La Stampa, 8 luglio 2015
Pronti a morire nel tunnel sotto la Manica. La storia di Peter e degli altri migranti che saltano sulle navette, si nascondono negli ingranaggi dei camion o pagano mazzette per arrivare in Inghilterra. Benvenuti a Calais, la Lampedusa del Nord
Si fa chiamare Peter. «Ma non è il mio nome». Viene dal Sudan. Un bel viso stanco, 27 anni. E un’irriducibile voglia di rivincita.
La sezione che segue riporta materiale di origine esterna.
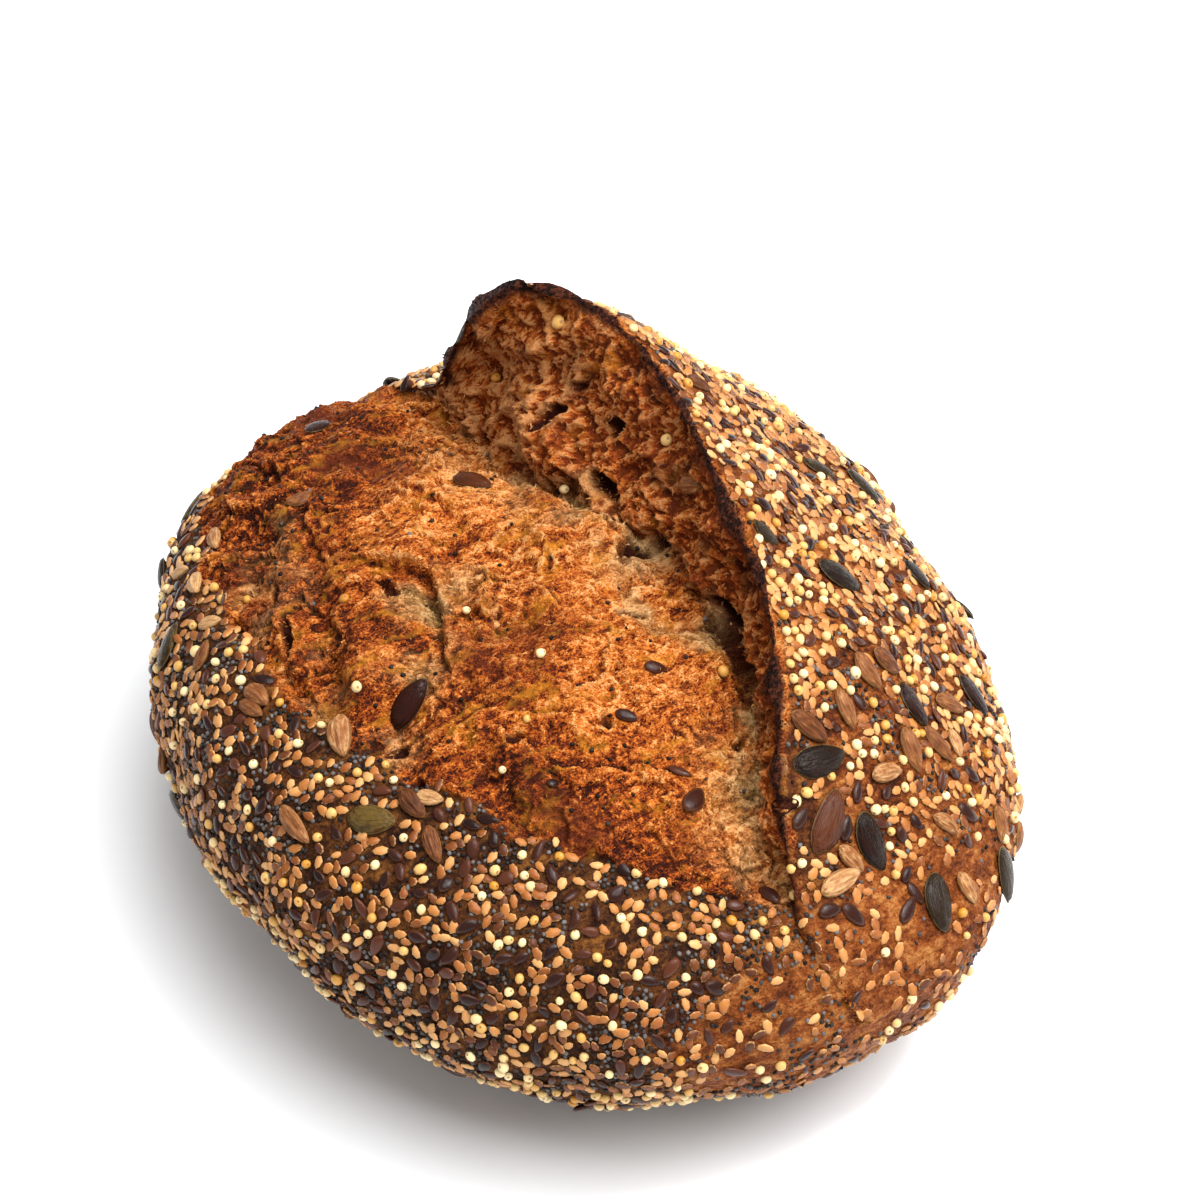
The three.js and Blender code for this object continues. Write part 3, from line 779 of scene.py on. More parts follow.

«Quando vivrò in Inghilterra (perché un giorno ci vivrò) e avrò un passaporto britannico – spiega – ritornerò qui a Calais in Eurostar, come turista». Soffia forte il vento del mare del Nord, tra queste dune brulle e sudicie, tra casupole di teli di plastica: una squallida città inventata. Soffia il vento, vortici di polvere, mentre come un tam tam rimbalzano pure le notizie, belle ma più spesso dolenti. «Lo so, uno stamani l’hanno trovato morto al tunnel». A Peter non importa niente. «Stasera ci riprovo ancora». Deve solo aspettare che cali il buio.
Nella «giungla» di Calais
Benvenuti a Calais, la Lampedusa del Nord. Qui 3mila migranti (ma tante ong parlano ormai di 5mila) vivono ammassati in questa baraccopoli a una manciata di chilometri dal centro. Da una ventina d’anni la città è un punto di passaggio dei clandestini che vogliono atterrare nel Regno Unito «dove tutto è più facile, trovare un lavoro, forse io un giorno farò perfino l’università», racconta Peter. Nella primavera scorsa i migranti, prima dispersi in siti occupati dentro Calais, sono stati tutti concentrati qui nella «giungla», come la chiamano. Tra il mare e l’autostrada A16, che corre lungo la costa. Lontano dalla vista dei cittadini perbene. Ogni giorno tentano la sorte. Ieri mattina il cadavere di un giovane eritreo è stato trovato all’interno dell’Eurotunnel. Con altri 400 migranti aveva fatto irruzione nella notte, erano penetrati dentro e lui ha cercato di saltare su una delle navette in movimento che trasportano camion e vetture in Inghilterra. Ha perso l’equilibrio, è caduto: è morto. Gli altri sono stati fatti uscire dalla galleria. Queste «invasioni» sono sempre più frequenti «perché i migranti stanno aumentando: d’estate cresce il numero degli sbarchi nel Sud Italia. Poi si fa più forte la pressione a Ventimiglia. Una parte, alla fine, arriva qui», sottolinea Philippe Wannesson, volontario e blogger. «Altri se ne vanno sull’autostrada, sia sul tratto che va verso l’Eurotunnel che quello che finisce al terminal dei ferries – continua Wannesson – cercano di saltare su un camion, quando è fermo. Di entrarci dentro. O di infilarsi sotto, tra gli ingranaggi. Approfittano degli ingorghi, sempre più frequenti sull’A16, a causa dei maggiori controlli della polizia negli ultimi mesi».
Nascosti nei camion
I camionisti nella maggior parte dei casi non se ne rendono conto. Poi c’è chi ha fiutato il business e se ne porta uno a bordo. Lo fanno anche i «cittadini» di Calais, in macchina. Organizza tutto il «passeur», migranti che scorrazzano per la giungla su auto di alta cilindrata. A loro si pagano dai mille ai 5mila euro. I siriani sono i clienti più ricorrenti e facoltosi. Li fanno entrare nei parcheggi custoditi, dove i camion si mettono in attesa prima dell’Eurotunnel o del ferry. Trovano loro la sistemazione giusta, con il camionista che non sa o se sa, intasca. «Ne passano così tanti in questo modo – conclude Wannesson – è impossibile che al porto o all’Eurotunnel non si rendano conto di niente. Sicuramente qualcuno prende delle mazzette».
Il nostro Peter, però, non ha i soldi per pagare. «Vado sull’autostrada ogni notte da due mesi. Ma la polizia francese mi ha sempre beccato». «Allez», imita il loro grido: circolare! Qualche botta e poi la corsa, sui bordi dell’A16, per ritornare alla giungla. Prima dell’eritreo, altri tre giovani sono già morti dall’inizio di giugno in questi tentativi di lasciarsi alle spalle Calais una volta per tutte. Verso mezzanotte Peter riparte. Due ore di marcia per raggiungere al buio il posto giusto, nella speranza che un camion sia fermo. «Avrei bisogno solo di un po’ di fortuna».